A Nextflow wrapper for RepeatModeler2.
Dependencies:
- Singularity , (typically has to be installed by an admin / system administrator)
- Miniconda , (can be installed by a user, see https://docs.conda.io/en/latest/miniconda.html)
- Nextflow , (once you have conda installed:
conda install -y nextflow
)
If you have set the --genome
parameter, and have access to Miniconda & Singularity, this pipeline should 'just work' and automatically pull the necessary RepeatModeler developer provided Docker containers, and install other software via conda.

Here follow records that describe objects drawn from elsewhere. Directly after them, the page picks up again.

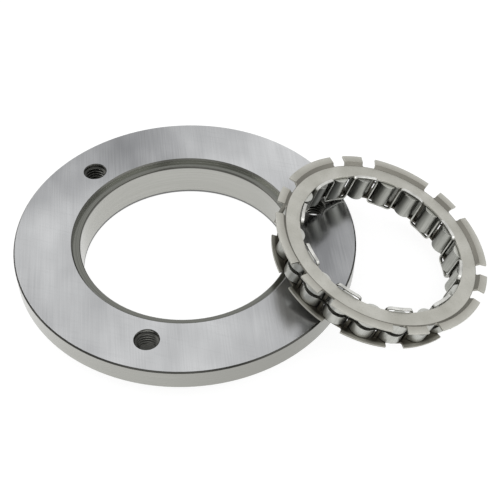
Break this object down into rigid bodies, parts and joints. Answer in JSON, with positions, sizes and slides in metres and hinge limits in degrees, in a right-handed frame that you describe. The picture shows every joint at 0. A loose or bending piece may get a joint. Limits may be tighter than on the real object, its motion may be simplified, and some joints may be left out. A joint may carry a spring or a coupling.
{
  "type": "starter clutch outer race with sprag clutch",
  "caption": "Ground steel outer race ring with tapped holes and a recessed bore, and the tabbed sprag one-way clutch that works in it, leaning on its edge.",
  "frame": {"origin": "centre of the bolt circle on the race's ground face", "axes": "+Z out of the ground face, +X towards the side on which the clutch leans"},
  "size_m": [0.1639, 0.12, 0.0342],
  "materials": {
    "race_steel": "ground steel",
    "cage_steel": "tumbled sheet steel",
    "sprag_steel": "barrelled bearing steel",
    "strip_steel": "bright spring strip",
    "garter_steel": "oil-blackened spring wire"
  },
  "bodies": {
    "race": {"outer_race": "race_steel"},
    "clutch": {"front_retainer": "cage_steel", "rear_retainer": "cage_steel", "meander_spring": "strip_steel", "garter_spring": "garter_steel"},
    "sprag_01": {"sprag_01": "sprag_steel"},
    "sprag_02": {"sprag_02": "sprag_steel"},
    "sprag_03": {"sprag_03": "sprag_steel"},
    "sprag_04": {"sprag_04": "sprag_steel"},
    "sprag_05": {"sprag_05": "sprag_steel"},
    "sprag_06": {"sprag_06": "sprag_steel"},
    "sprag_07": {"sprag_07": "sprag_steel"},
    "sprag_08": {"sprag_08": "sprag_steel"},
    "sprag_09": {"sprag_09": "sprag_steel"},
    "sprag_10": {"sprag_10": "sprag_steel"},
    "sprag_11": {"sprag_11": "sprag_steel"},
    "sprag_12": {"sprag_12": "sprag_steel"},
    "sprag_13": {"sprag_13": "sprag_steel"},
    "sprag_14": {"sprag_14": "sprag_steel"},
    "sprag_15": {"sprag_15": "sprag_steel"},
    "sprag_16": {"sprag_16": "sprag_steel"},
    "sprag_17": {"sprag_17": "sprag_steel"},
    "sprag_18": {"sprag_18": "sprag_steel"},
    "sprag_19": {"sprag_19": "sprag_steel"},
    "sprag_20": {"sprag_20": "sprag_steel"}
  },
  "joints": [
    {"name": "clutch_lift", "type": "slide", "parent": "race", "child": "clutch", "axis": [0, 0, 1], "range_m": [0, 0.06]},
    {"name": "sprag_01_rock", "type": "hinge", "parent": "clutch", "child": "sprag_01", "pos_m": [0.09412, -0.02287, -0.00743], "axis": [0.2882, -0.066, 0.9553], "range_deg": [0, 4], "stiffness_Nm_per_rad": 0.002, "springref_deg": -2.86},
    {"name": "sprag_02_rock", "type": "hinge", "parent": "clutch", "child": "sprag_02", "pos_m": [0.09524, -0.01306, -0.00709], "axis": [0.2882, -0.066, 0.9553], "range_deg": [0, 4], "stiffness_Nm_per_rad": 0.002, "springref_deg": -2.86},
    {"name": "sprag_03_rock", "type": "hinge", "parent": "clutch", "child": "sprag_03", "pos_m": [0.09341, -0.00343, -0.00587], "axis": [0.2882, -0.066, 0.9553], "range_deg": [0, 4], "stiffness_Nm_per_rad": 0.002, "springref_deg": -2.86},
    {"name": "sprag_04_rock", "type": "hinge", "parent": "clutch", "child": "sprag_04", "pos_m": [0.08879, 0.00508, -0.00389], "axis": [0.2882, -0.066, 0.9553], "range_deg": [0, 4], "stiffness_Nm_per_rad": 0.002, "springref_deg": -2.86},
    {"name": "sprag_05_rock", "type": "hinge", "parent": "clutch", "child": "sprag_05", "pos_m": [0.08185, 0.01163, -0.00134], "axis": [0.2882, -0.066, 0.9553], "range_deg": [0, 4], "stiffness_Nm_per_rad": 0.002, "springref_deg": -2.86},
    {"name": "sprag_06_rock", "type": "hinge", "parent": "clutch", "child": "sprag_06", "pos_m": [0.07326, 0.01559, 0.00152], "axis": [0.2882, -0.066, 0.9553], "range_deg": [0, 4], "stiffness_Nm_per_rad": 0.002, "springref_deg": -2.86},
    {"name": "sprag_07_rock", "type": "hinge", "parent": "clutch", "child": "sprag_07", "pos_m": [0.06387, 0.01656, 0.00443], "axis": [0.2882, -0.066, 0.9553], "range_deg": [0, 4], "stiffness_Nm_per_rad": 0.002, "springref_deg": -2.86},
    {"name": "sprag_08_rock", "type": "hinge", "parent": "clutch", "child": "sprag_08", "pos_m": [0.05459, 0.01446, 0.00708], "axis": [0.2882, -0.066, 0.9553], "range_deg": [0, 4], "stiffness_Nm_per_rad": 0.002, "springref_deg": -2.86},
    {"name": "sprag_09_rock", "type": "hinge", "parent": "clutch", "child": "sprag_09", "pos_m": [0.04633, 0.00948, 0.00923], "axis": [0.2882, -0.066, 0.9553], "range_deg": [0, 4], "stiffness_Nm_per_rad": 0.002, "springref_deg": -2.86},
    {"name": "sprag_10_rock", "type": "hinge", "parent": "clutch", "child": "sprag_10", "pos_m": [0.0399, 0.00212, 0.01066], "axis": [0.2882, -0.066, 0.9553], "range_deg": [0, 4], "stiffness_Nm_per_rad": 0.002, "springref_deg": -2.86},
    {"name": "sprag_11_rock", "type": "hinge", "parent": "clutch", "child": "sprag_11", "pos_m": [0.03593, -0.00691, 0.01123], "axis": [0.2882, -0.066, 0.9553], "range_deg": [0, 4], "stiffness_Nm_per_rad": 0.002, "springref_deg": -2.86},
    {"name": "sprag_12_rock", "type": "hinge", "parent": "clutch", "child": "sprag_12", "pos_m": [0.03481, -0.01673, 0.01089], "axis": [0.2882, -0.066, 0.9553], "range_deg": [0, 4], "stiffness_Nm_per_rad": 0.002, "springref_deg": -2.86},
    {"name": "sprag_13_rock", "type": "hinge", "parent": "clutch", "child": "sprag_13", "pos_m": [0.03665, -0.02636, 0.00967], "axis": [0.2882, -0.066, 0.9553], "range_deg": [0, 4], "stiffness_Nm_per_rad": 0.002, "springref_deg": -2.86},
    {"name": "sprag_14_rock", "type": "hinge", "parent": "clutch", "child": "sprag_14", "pos_m": [0.04126, -0.03487, 0.00769], "axis": [0.2882, -0.066, 0.9553], "range_deg": [0, 4], "stiffness_Nm_per_rad": 0.002, "springref_deg": -2.86},
    {"name": "sprag_15_rock", "type": "hinge", "parent": "clutch", "child": "sprag_15", "pos_m": [0.0482, -0.04142, 0.00515], "axis": [0.2882, -0.066, 0.9553], "range_deg": [0, 4], "stiffness_Nm_per_rad": 0.002, "springref_deg": -2.86},
    {"name": "sprag_16_rock", "type": "hinge", "parent": "clutch", "child": "sprag_16", "pos_m": [0.05679, -0.04538, 0.00228], "axis": [0.2882, -0.066, 0.9553], "range_deg": [0, 4], "stiffness_Nm_per_rad": 0.002, "springref_deg": -2.86},
    {"name": "sprag_17_rock", "type": "hinge", "parent": "clutch", "child": "sprag_17", "pos_m": [0.06618, -0.04635, -0.00062], "axis": [0.2882, -0.066, 0.9553], "range_deg": [0, 4], "stiffness_Nm_per_rad": 0.002, "springref_deg": -2.86},
    {"name": "sprag_18_rock", "type": "hinge", "parent": "clutch", "child": "sprag_18", "pos_m": [0.07546, -0.04424, -0.00328], "axis": [0.2882, -0.066, 0.9553], "range_deg": [0, 4], "stiffness_Nm_per_rad": 0.002, "springref_deg": -2.86},
    {"name": "sprag_19_rock", "type": "hinge", "parent": "clutch", "child": "sprag_19", "pos_m": [0.08372, -0.03927, -0.00542], "axis": [0.2882, -0.066, 0.9553], "range_deg": [0, 4], "stiffness_Nm_per_rad": 0.002, "springref_deg": -2.86},
    {"name": "sprag_20_rock", "type": "hinge", "parent": "clutch", "child": "sprag_20", "pos_m": [0.09015, -0.0319, -0.00685], "axis": [0.2882, -0.066, 0.9553], "range_deg": [0, 4], "stiffness_Nm_per_rad": 0.002, "springref_deg": -2.86}
  ],
  "couplings": [
    {"joint": "sprag_02_rock", "follows": "sprag_01_rock", "ratio": 1},
    {"joint": "sprag_03_rock", "follows": "sprag_01_rock", "ratio": 1},
    {"joint": "sprag_04_rock", "follows": "sprag_01_rock", "ratio": 1},
    {"joint": "sprag_05_rock", "follows": "sprag_01_rock", "ratio": 1},
    {"joint": "sprag_06_rock", "follows": "sprag_01_rock", "ratio": 1},
    {"joint": "sprag_07_rock", "follows": "sprag_01_rock", "ratio": 1},
    {"joint": "sprag_08_rock", "follows": "sprag_01_rock", "ratio": 1},
    {"joint": "sprag_09_rock", "follows": "sprag_01_rock", "ratio": 1},
    {"joint": "sprag_10_rock", "follows": "sprag_01_rock", "ratio": 1},
    {"joint": "sprag_11_rock", "follows": "sprag_01_rock", "ratio": 1},
    {"joint": "sprag_12_rock", "follows": "sprag_01_rock", "ratio": 1},
    {"joint": "sprag_13_rock", "follows": "sprag_01_rock", "ratio": 1},
    {"joint": "sprag_14_rock", "follows": "sprag_01_rock", "ratio": 1},
    {"joint": "sprag_15_rock", "follows": "sprag_01_rock", "ratio": 1},
    {"joint": "sprag_16_rock", "follows": "sprag_01_rock", "ratio": 1},
    {"joint": "sprag_17_rock", "follows": "sprag_01_rock", "ratio": 1},
    {"joint": "sprag_18_rock", "follows": "sprag_01_rock", "ratio": 1},
    {"joint": "sprag_19_rock", "follows": "sprag_01_rock", "ratio": 1},
    {"joint": "sprag_20_rock", "follows": "sprag_01_rock", "ratio": 1}
  ]
}
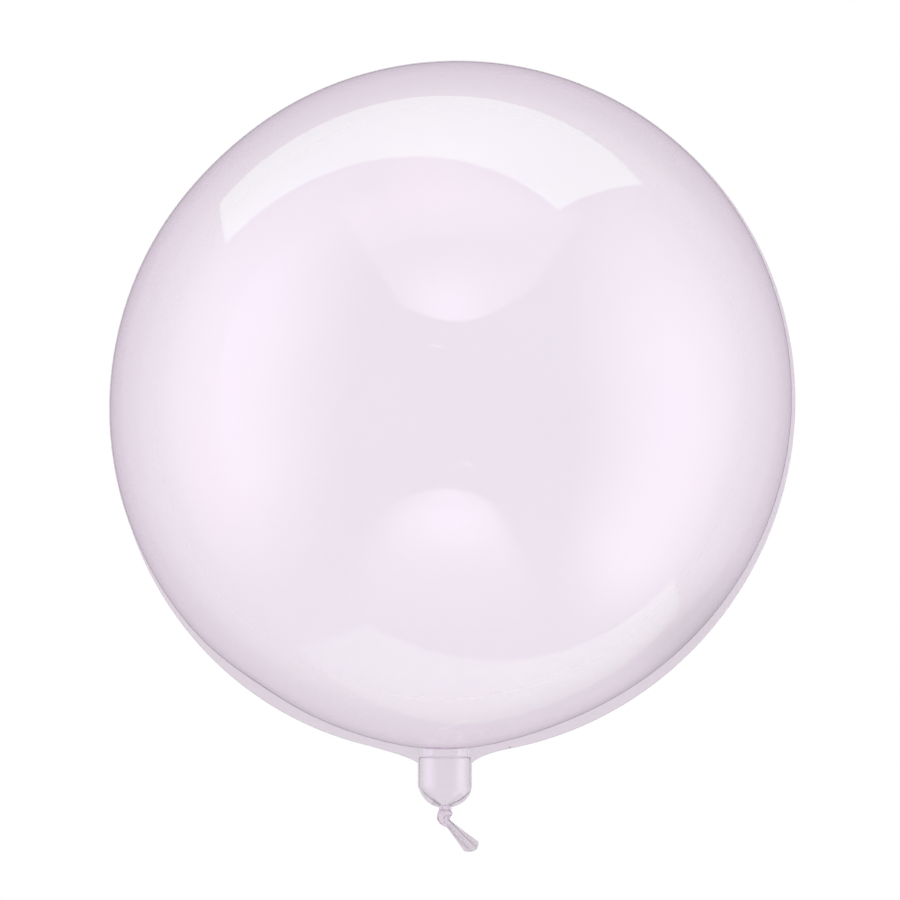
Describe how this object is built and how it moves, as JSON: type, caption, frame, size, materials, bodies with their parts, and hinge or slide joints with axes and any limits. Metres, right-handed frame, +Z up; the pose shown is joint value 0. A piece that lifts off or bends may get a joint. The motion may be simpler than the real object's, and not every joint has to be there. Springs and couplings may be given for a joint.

See here for more background on the dfam/tetools container: https://github.com/Dfam-consortium/TETools
git clone https://github.com/photocyte/repeatModeler2_nf.git
#After manually git cloning' the nextflow main.nf & nextflow.config into your working directory
nextflow run main.nf -resume -profile singularity --cpuNum 10 --genome examples/U00096.3.fasta
##-profile docker is also possible
or
#Letting nextflow manage the git cloning
nextflow pull https://github.com/photocyte/repeatModeler2_nf
nextflow run repeatModeler2_nf -latest -resume -profile singularity --cpuNum 10 --genome examples/U00096.3.fasta
##-profile docker is also possible
By default, the workflow runs locally. If you'd instead prefer Nextflow to submit the processes/jobs to a high-performance-computing (HPC) cluster, edit the first line of nextflow.config
, to specify your desired cluster type. See https://www.nextflow.io/docs/latest/executor.html for more details. I.e., for running on a PBS cluster change:
params.executor = "local"
to params.executor = "pbs"
Look in ./results
once the pipeline is complete
Flynn JM, Hubley R, Goubert C, Rosen J, Clark AG, Feschotte C, Smit AF. 2020. RepeatModeler2 for automated genomic discovery of transposable element families. PNAS. doi:10.1073/pnas.1921046117
(Note, DAG rendering is a little broken currently)